Showing at MoMA now through the end of August!
Imagine a science-fiction film series with no space travel, no alien invasions or monsters, and no visions of the distant future. Imagine instead a dazzling array of science-fiction films entirely taking place on Earth and in the present (or near present).
Science fiction, at least in the movies, essentially boils down to two questions: Are “they” coming to kill us or to save us? And, what does it mean to be human? Presented in association with the Berlinale and the Deutsche Kinemathek-Museum für Film und Fernsehen, this exhibition of 70 science-fiction films from all over the world—22 countries including the United States, the Soviet Union, China, India, Cameroon, Mexico, and beyond—explores the second question: our humanity in all its miraculous, uncanny, and perhaps ultimately unknowable aspects.

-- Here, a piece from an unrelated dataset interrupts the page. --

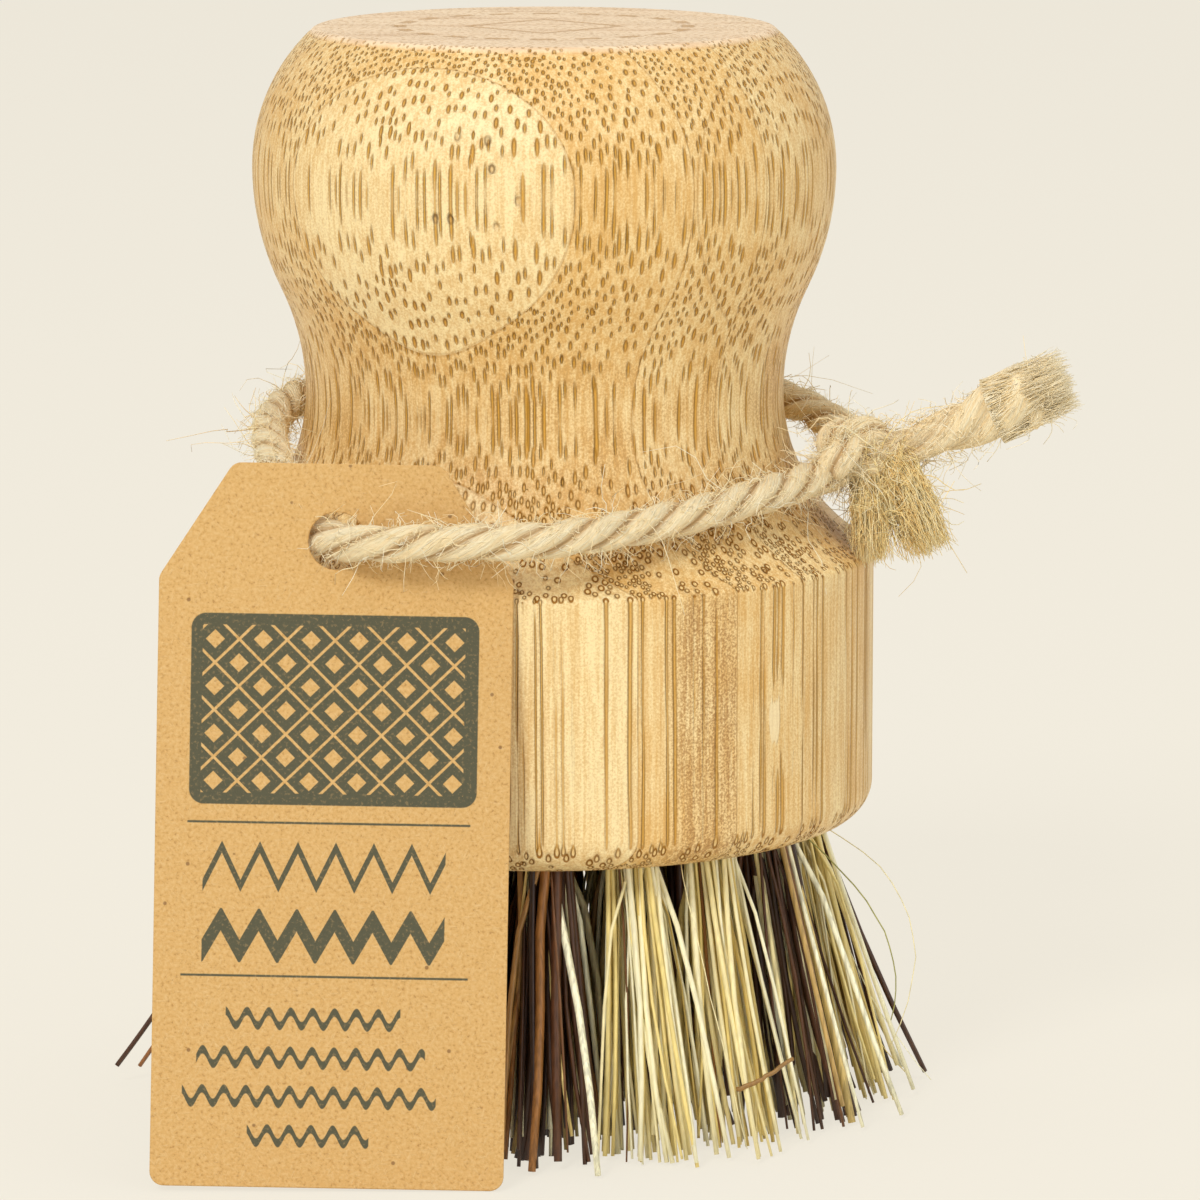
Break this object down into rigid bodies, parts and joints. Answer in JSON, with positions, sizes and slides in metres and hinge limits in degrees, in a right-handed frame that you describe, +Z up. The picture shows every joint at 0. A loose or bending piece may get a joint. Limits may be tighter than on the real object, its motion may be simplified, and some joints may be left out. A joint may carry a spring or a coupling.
{
  "type": "vegetable brush",
  "caption": "Round palm-grip scrubbing brush: turned handle of glued bamboo layers, plant fibre tufts set in blind holes, and a plain card tag on a tied jute twine.",
  "frame": {"origin": "on the turning axis of the handle, in the plane of the trimmed bristle tips that the brush stands on", "axes": "+Z up along the turning axis from the tips to the flat top of the knob, -Y towards the side where the tag hangs, +X to the right of it"},
  "size_m": [0.0838, 0.0708, 0.098],
  "materials": {
    "bamboo": "sanded bamboo with a thin oil, satin",
    "anchor_metal": "bare flat wire",
    "pale_fibre": "stiff plant fibre, slightly glossy",
    "dark_fibre": "stiff dark plant fibre",
    "jute_twine": "hairy three-ply twine",
    "kraft_card": "uncoated brown card with a dark printed panel"
  },
  "bodies": {
    "brush": {"bamboo_layer_1_knob": "bamboo", "bamboo_layer_1_skirt": "bamboo", "bamboo_layer_2": "bamboo", "bamboo_layer_3": "bamboo", "bamboo_edge_strip_knob": "bamboo", "bamboo_edge_strip_skirt": "bamboo", "bamboo_layer_4": "bamboo", "bamboo_layer_5": "bamboo", "bamboo_layer_6": "bamboo", "bamboo_layer_7": "bamboo", "bamboo_layer_8_knob": "bamboo", "bamboo_layer_8_skirt": "bamboo", "tuft_anchors": "anchor_metal", "tuft_01": "dark_fibre", "tuft_02": "pale_fibre", "tuft_03": "dark_fibre", "tuft_04": "pale_fibre", "tuft_05": "pale_fibre", "tuft_06": "dark_fibre", "tuft_07": "pale_fibre", "tuft_08": "pale_fibre", "tuft_09": "dark_fibre", "tuft_10": "pale_fibre", "tuft_11": "pale_fibre", "tuft_12": "dark_fibre", "tuft_13": "pale_fibre", "tuft_14": "pale_fibre", "tuft_15": "pale_fibre", "tuft_16": "dark_fibre", "tuft_17": "dark_fibre", "tuft_18": "dark_fibre", "tuft_19": "dark_fibre", "tuft_20": "dark_fibre", "tuft_21": "pale_fibre", "tuft_22": "pale_fibre", "tuft_23": "pale_fibre", "tuft_24": "dark_fibre", "tuft_25": "pale_fibre", "tuft_26": "pale_fibre", "tuft_27": "dark_fibre", "tuft_28": "pale_fibre", "tuft_29": "pale_fibre", "tuft_30": "dark_fibre", "tuft_31": "pale_fibre", "tuft_32": "pale_fibre", "tuft_33": "dark_fibre", "tuft_34": "pale_fibre", "tuft_35": "pale_fibre", "tuft_36": "dark_fibre", "tuft_37": "pale_fibre"},
    "twine": {"twine_loop": "jute_twine", "twine_knot": "jute_twine", "twine_long_tail": "jute_twine", "twine_short_tail": "jute_twine"},
    "hang_tag": {"hang_tag": "kraft_card"}
  },
  "joints": [
    {"name": "twine_turn", "type": "hinge", "parent": "brush", "child": "twine", "pos_m": [0, 0, 0.065], "axis": [0, 0, 1], "continuous": true},
    {"name": "tag_swing", "type": "hinge", "parent": "twine", "child": "hang_tag", "pos_m": [-0.0178, -0.0297, 0.0559], "axis": [0, 0.9877, -0.1564], "range_deg": [-25, 75]}
  ]
}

Since the dawn of cinema, filmmakers as diverse as Kathryn Bigelow, Rainer Werner Fassbinder, Kinji Fukasaku, Jean-Luc Godard, Barry Jenkins, Georges Méliès, Michael Snow, Alexander Sokurov, and Steven Spielberg have explored ideas of memory and consciousness; thought, sensation, and desire; self and other; nature and nurture; time and space; and love and death. Their films, lying at the nexus of art, philosophy, and science, occupy a twilight zone bounded only by the imagination, where “humanness” remains an enchanting enigma.